What needs to be done →
Nothing but the lines from the one that contains "Give this object's" through the end of the listing should appear, set down exactly.

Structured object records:
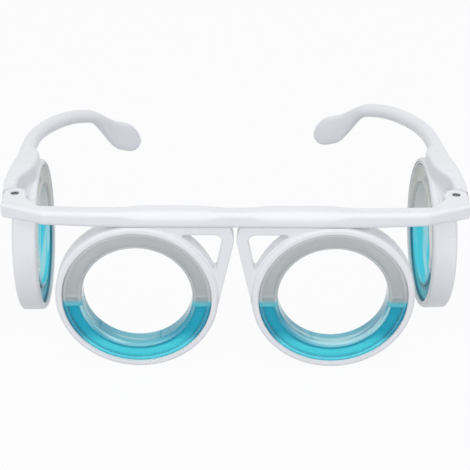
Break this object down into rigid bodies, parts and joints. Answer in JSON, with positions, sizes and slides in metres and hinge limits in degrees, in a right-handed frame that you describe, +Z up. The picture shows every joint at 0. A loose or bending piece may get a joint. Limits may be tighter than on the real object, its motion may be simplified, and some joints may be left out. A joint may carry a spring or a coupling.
{
  "type": "motion sickness glasses",
  "caption": "Lensless motion sickness spectacle frame with clear ring capsules of blue liquid before and beside the eyes and folding temples that curve round the head.",
  "frame": {"origin": "middle of the bounding box at the floor the rings stand on", "axes": "+X to the right as seen from the front, +Y from the front rings towards the ears, +Z up; millimetre source, metres in the row"},
  "size_m": [0.1519, 0.1293, 0.0583],
  "materials": {
    "white_frame": "glossy moulded white",
    "white_retainer": "glossy moulded white",
    "clear_capsule": "clear polished",
    "clear_plug": "clear, slightly frosted",
    "blue_liquid": "clear coloured liquid",
    "screw_steel": "blackened steel"
  },
  "bodies": {
    "front": {"brow_bar": "white_frame", "front_housing_left": "white_frame", "front_housing_right": "white_frame", "hinge_screw_left": "screw_steel", "hinge_screw_right": "screw_steel", "capsule_channel_front_left": "clear_capsule", "capsule_channel_front_right": "clear_capsule", "capsule_cover_front_left": "clear_capsule", "capsule_cover_front_right": "clear_capsule", "retainer_front_left": "white_retainer", "retainer_front_right": "white_retainer", "fill_plug_front_left": "clear_plug", "fill_plug_front_right": "clear_plug"},
    "temple_left": {"temple_left": "white_frame", "capsule_channel_side_left": "clear_capsule", "capsule_cover_side_left": "clear_capsule", "retainer_side_left": "white_retainer", "fill_plug_side_left": "clear_plug"},
    "temple_right": {"temple_right": "white_frame", "capsule_channel_side_right": "clear_capsule", "capsule_cover_side_right": "clear_capsule", "retainer_side_right": "white_retainer", "fill_plug_side_right": "clear_plug"},
    "liquid_front_left": {"liquid_front_left": "blue_liquid"},
    "liquid_front_right": {"liquid_front_right": "blue_liquid"},
    "liquid_side_left": {"liquid_side_left": "blue_liquid"},
    "liquid_side_right": {"liquid_side_right": "blue_liquid"}
  },
  "joints": [
    {"name": "temple_fold_left", "type": "hinge", "parent": "front", "child": "temple_left", "pos_m": [-0.06974, -0.05046, 0.05512], "axis": [0, 0, -1], "range_deg": [0, 60]},
    {"name": "temple_fold_right", "type": "hinge", "parent": "front", "child": "temple_right", "pos_m": [0.07166, -0.05046, 0.05512], "axis": [0, 0, 1], "range_deg": [-3.8, 33]},
    {"name": "liquid_turn_front_left", "type": "hinge", "parent": "front", "child": "liquid_front_left", "pos_m": [-0.03079, -0.05976, 0.0264], "axis": [0, -1, 0], "continuous": true},
    {"name": "liquid_turn_front_right", "type": "hinge", "parent": "front", "child": "liquid_front_right", "pos_m": [0.03271, -0.05976, 0.0264], "axis": [0, -1, 0], "continuous": true},
    {"name": "liquid_turn_side_left", "type": "hinge", "parent": "temple_left", "child": "liquid_side_left", "pos_m": [-0.06899, -0.02203, 0.0264], "axis": [-0.9997, -0.0262, 0], "continuous": true},
    {"name": "liquid_turn_side_right", "type": "hinge", "parent": "temple_right", "child": "liquid_side_right", "pos_m": [0.06898, -0.02124, 0.02736], "axis": [0.9992, 0.0401, 0], "continuous": true}
  ]
}
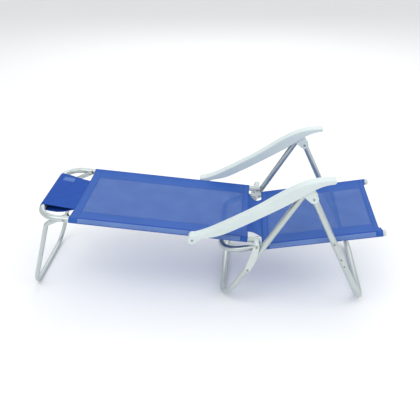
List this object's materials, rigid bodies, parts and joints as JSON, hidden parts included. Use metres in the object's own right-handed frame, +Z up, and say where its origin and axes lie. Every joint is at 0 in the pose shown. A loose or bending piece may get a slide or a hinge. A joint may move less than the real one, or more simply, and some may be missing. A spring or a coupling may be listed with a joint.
{
  "type": "folding sun lounger",
  "caption": "Folding beach lounger with a bent-tube frame, blue mesh sling, pillow at the head, curved sliding armrests, crossed folding legs and a kinked head leg.",
  "frame": {"origin": "centre of the footprint's bounding box, on the ground it stands on", "axes": "+X toward the foot end along the chair, +Y to the sitter's left, +Z up"},
  "size_m": [1.465, 0.5764, 0.586],
  "materials": {
    "aluminium_tube": "satin, drawn tube",
    "pressed_aluminium": "satin, pressed",
    "white_plastic": "fine satin, moulded",
    "sling_mesh": "open woven mesh with plain hems",
    "pillow_cloth": "close weave, thinly padded",
    "rivet_steel": "zinc plated"
  },
  "bodies": {
    "seat": {"seat_frame_tube": "aluminium_tube", "seat_cross_tube": "aluminium_tube", "cross_tube_plugs": "white_plastic", "seat_end_caps": "white_plastic", "hinge_plate_left": "pressed_aluminium", "hinge_plate_right": "pressed_aluminium", "hinge_pins": "rivet_steel", "hinge_plate_rivets": "rivet_steel", "hinge_spacer_bushes": "white_plastic", "front_leg_pivot_pins": "rivet_steel", "front_leg_spacers": "white_plastic", "seat_cloth": "sling_mesh", "hinge_cloth": "sling_mesh"},
    "backrest": {"backrest_frame_tube": "aluminium_tube", "backrest_end_plugs": "white_plastic", "backrest_cloth": "sling_mesh", "head_pillow": "pillow_cloth", "armrest_pivot_pins": "rivet_steel", "head_leg_pivot_pins": "rivet_steel"},
    "armrest_left_body": {"armrest_left": "white_plastic"},
    "armrest_right_body": {"armrest_right": "white_plastic"},
    "front_leg": {"front_leg_tube": "aluminium_tube", "knuckle_pivot_pins": "rivet_steel", "fold_stop_rivets_1": "rivet_steel", "fold_stop_rivets_2": "rivet_steel"},
    "knuckle_left_body": {"knuckle_left": "white_plastic", "rear_leg_pin_left": "rivet_steel"},
    "knuckle_right_body": {"knuckle_right": "white_plastic", "rear_leg_pin_right": "rivet_steel"},
    "rear_leg": {"rear_leg_tube": "aluminium_tube"},
    "link_left_body": {"link_left": "pressed_aluminium", "link_rivet_left": "rivet_steel"},
    "link_right_body": {"link_right": "pressed_aluminium", "link_rivet_right": "rivet_steel"},
    "head_leg": {"head_leg_tube": "aluminium_tube"}
  },
  "joints": [
    {"name": "recline", "type": "hinge", "parent": "seat", "child": "backrest", "pos_m": [0.229, 0, 0.291], "axis": [0, 1, 0], "range_deg": [0, 72]},
    {"name": "armrest_left_swing", "type": "hinge", "parent": "backrest", "child": "armrest_left_body", "pos_m": [-0.024, 0.264, 0.31402], "axis": [0, -1, 0], "range_deg": [0, 48]},
    {"name": "armrest_right_swing", "type": "hinge", "parent": "backrest", "child": "armrest_right_body", "pos_m": [-0.024, -0.264, 0.31402], "axis": [0, -1, 0], "range_deg": [0, 48]},
    {"name": "leg_fold", "type": "hinge", "parent": "seat", "child": "front_leg", "pos_m": [0.52947, 0, 0.30835], "axis": [0, 1, 0], "range_deg": [0, 84]},
    {"name": "knuckle_left_fold", "type": "hinge", "parent": "front_leg", "child": "knuckle_left_body", "pos_m": [0.436, 0.264, 0.505], "axis": [0, -1, 0], "range_deg": [0, 59.5]},
    {"name": "knuckle_right_fold", "type": "hinge", "parent": "front_leg", "child": "knuckle_right_body", "pos_m": [0.436, -0.264, 0.505], "axis": [0, -1, 0], "range_deg": [0, 59.5]},
    {"name": "rear_leg_fold", "type": "hinge", "parent": "knuckle_right_body", "child": "rear_leg", "pos_m": [0.40491, 0, 0.528], "axis": [0, 1, 0], "range_deg": [0, 5.8]},
    {"name": "link_left_fold", "type": "hinge", "parent": "seat", "child": "link_left_body", "pos_m": [0.229, 0.264, 0.291], "axis": [0, -1, 0], "range_deg": [0, 95]},
    {"name": "link_right_fold", "type": "hinge", "parent": "seat", "child": "link_right_body", "pos_m": [0.229, -0.264, 0.291], "axis": [0, -1, 0], "range_deg": [0, 95]},
    {"name": "head_leg_fold", "type": "hinge", "parent": "backrest", "child": "head_leg", "pos_m": [-0.545, 0, 0.36144], "axis": [0, -1, 0], "range_deg": [0, 108]}
  ],
  "couplings": [
    {"joint": "armrest_left_swing", "follows": "recline", "ratio": 0.66},
    {"joint": "armrest_right_swing", "follows": "recline", "ratio": 0.66},
    {"joint": "knuckle_left_fold", "follows": "leg_fold", "ratio": 0.7},
    {"joint": "knuckle_right_fold", "follows": "leg_fold", "ratio": 0.7},
    {"joint": "rear_leg_fold", "follows": "leg_fold", "ratio": 0.0661},
    {"joint": "link_left_fold", "follows": "leg_fold", "ratio": 1.1209},
    {"joint": "link_right_fold", "follows": "leg_fold", "ratio": 1.1209}
  ]
}
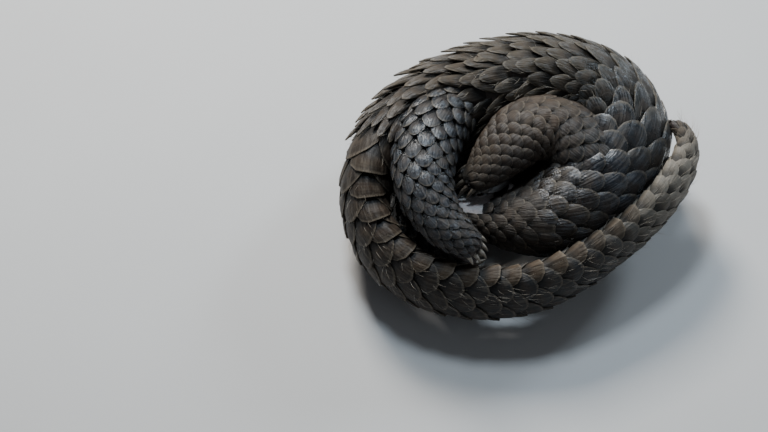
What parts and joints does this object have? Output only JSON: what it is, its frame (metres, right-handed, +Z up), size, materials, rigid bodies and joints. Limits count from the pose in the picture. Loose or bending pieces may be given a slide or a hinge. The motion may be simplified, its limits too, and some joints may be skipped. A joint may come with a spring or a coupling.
{
  "type": "sunda pangolin",
  "caption": "Young Sunda pangolin rolled up on its side, tail wrapped round the outside, covered in overlapping horn scales; a life-size still model.",
  "frame": {"origin": "centre of the model's own box on the floor plan, at the floor it rests on", "axes": "+Z up, out of the animal's right flank; +X to the shoulders' side, away from the tail's root; +Y to the loin, away from the bottom of the tail's loop"},
  "size_m": [0.1889, 0.1541, 0.081],
  "materials": {
    "horn": "satin horn scales",
    "claw": "pale horn",
    "skin": "matt skin",
    "eye": "glossy"
  },
  "bodies": {
    "root": {"claw_hind_right_1": "claw", "claw_hind_right_2": "claw", "claw_hind_right_3": "claw", "claw_hind_right_4": "claw", "claw_hind_right_5": "claw", "claw_fore_right_1": "claw", "claw_fore_right_2": "claw", "claw_fore_right_3": "claw", "claw_fore_right_4": "claw", "claw_fore_right_5": "claw", "hind_foot_right": "horn", "hind_leg_right": "horn", "forefoot_right": "horn", "foreleg_right": "horn", "claw_hind_left_1": "claw", "claw_hind_left_2": "claw", "claw_hind_left_3": "claw", "claw_hind_left_4": "claw", "claw_hind_left_5": "claw", "claw_fore_left_1": "claw", "claw_fore_left_2": "claw", "claw_fore_left_3": "claw", "claw_fore_left_4": "claw", "claw_fore_left_5": "claw", "hind_foot_left": "horn", "hind_leg_left": "horn", "forefoot_left": "horn", "foreleg_left": "horn", "eye_right": "eye", "eye_left": "eye", "ear_right": "skin", "ear_left": "skin", "head": "horn", "neck": "horn", "torso_front": "horn", "torso_middle": "horn", "torso_rear": "horn", "tail_1": "horn", "tail_2": "horn", "tail_3": "horn", "tail_4": "horn", "tail_5": "horn", "tail_6": "horn"}
  },
  "joints": []
}
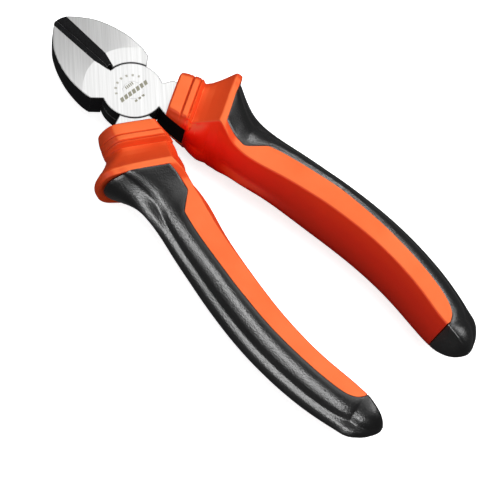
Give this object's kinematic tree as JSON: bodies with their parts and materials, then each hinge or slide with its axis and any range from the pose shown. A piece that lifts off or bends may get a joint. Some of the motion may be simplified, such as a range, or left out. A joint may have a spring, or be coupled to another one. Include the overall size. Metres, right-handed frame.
{
  "type": "diagonal cutting pliers",
  "caption": "Diagonal cutting pliers with a riveted lap joint, tapered bevelled jaws and curved two-colour handles with flared finger guards.",
  "frame": {"origin": "on the pivot axis, in the joint's flat back face (the flush rivet head)", "axes": "+Z out of the front face along the pivot, +Y towards the jaw tips, handles towards -Y, +X to the right seen from the front"},
  "size_m": [0.0662, 0.165, 0.0243],
  "materials": {
    "lever_steel": "ground and finely brushed, bright",
    "rivet_steel": "ground flush with the joint face",
    "orange_sleeve": "satin moulded hard plastic",
    "black_grip": "satin soft thermoplastic rubber with a fine pebble grain"
  },
  "bodies": {
    "upper_half": {"upper_lever": "lever_steel", "pivot_rivet": "rivet_steel", "right_sleeve": "orange_sleeve", "right_soft_grip": "black_grip"},
    "lower_half": {"lower_lever": "lever_steel", "left_sleeve": "orange_sleeve", "left_soft_grip": "black_grip"}
  },
  "joints": [
    {"name": "pivot", "type": "hinge", "parent": "upper_half", "child": "lower_half", "pos_m": [0, 0, 0], "axis": [0, 0, -1], "range_deg": [0, 42]}
  ]
}
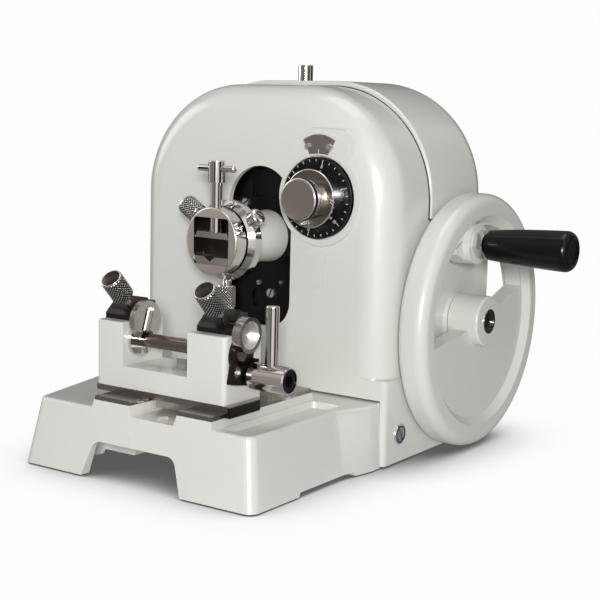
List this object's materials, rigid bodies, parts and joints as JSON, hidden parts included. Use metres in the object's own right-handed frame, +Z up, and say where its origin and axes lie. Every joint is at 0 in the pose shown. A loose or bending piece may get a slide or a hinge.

Finished answer →
Give this object's kinematic tree as JSON: bodies with their parts and materials, then each hinge or slide with its axis and any range from the pose shown. A piece that lifts off or bends may get a joint. Some of the motion may be simplified, such as a range, or left out. A joint may have a spring, or be coupled to another one. Include the overall size. Metres, right-handed frame.
{
  "type": "diagonal cutting pliers",
  "caption": "Diagonal cutting pliers with a riveted lap joint, tapered bevelled jaws and curved two-colour handles with flared finger guards.",
  "frame": {"origin": "on the pivot axis, in the joint's flat back face (the flush rivet head)", "axes": "+Z out of the front face along the pivot, +Y towards the jaw tips, handles towards -Y, +X to the right seen from the front"},
  "size_m": [0.0662, 0.165, 0.0243],
  "materials": {
    "lever_steel": "ground and finely brushed, bright",
    "rivet_steel": "ground flush with the joint face",
    "orange_sleeve": "satin moulded hard plastic",
    "black_grip": "satin soft thermoplastic rubber with a fine pebble grain"
  },
  "bodies": {
    "upper_half": {"upper_lever": "lever_steel", "pivot_rivet": "rivet_steel", "right_sleeve": "orange_sleeve", "right_soft_grip": "black_grip"},
    "lower_half": {"lower_lever": "lever_steel", "left_sleeve": "orange_sleeve", "left_soft_grip": "black_grip"}
  },
  "joints": [
    {"name": "pivot", "type": "hinge", "parent": "upper_half", "child": "lower_half", "pos_m": [0, 0, 0], "axis": [0, 0, -1], "range_deg": [0, 42]}
  ]
}
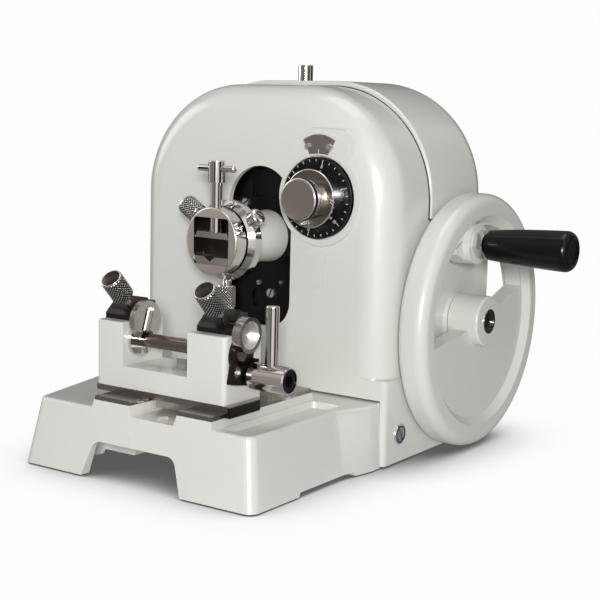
List this object's materials, rigid bodies, parts and joints as JSON, hidden parts included. Use metres in the object's own right-handed frame, +Z up, and say where its origin and axes lie. Every joint is at 0 in the pose shown. A loose or bending piece may get a slide or a hinge.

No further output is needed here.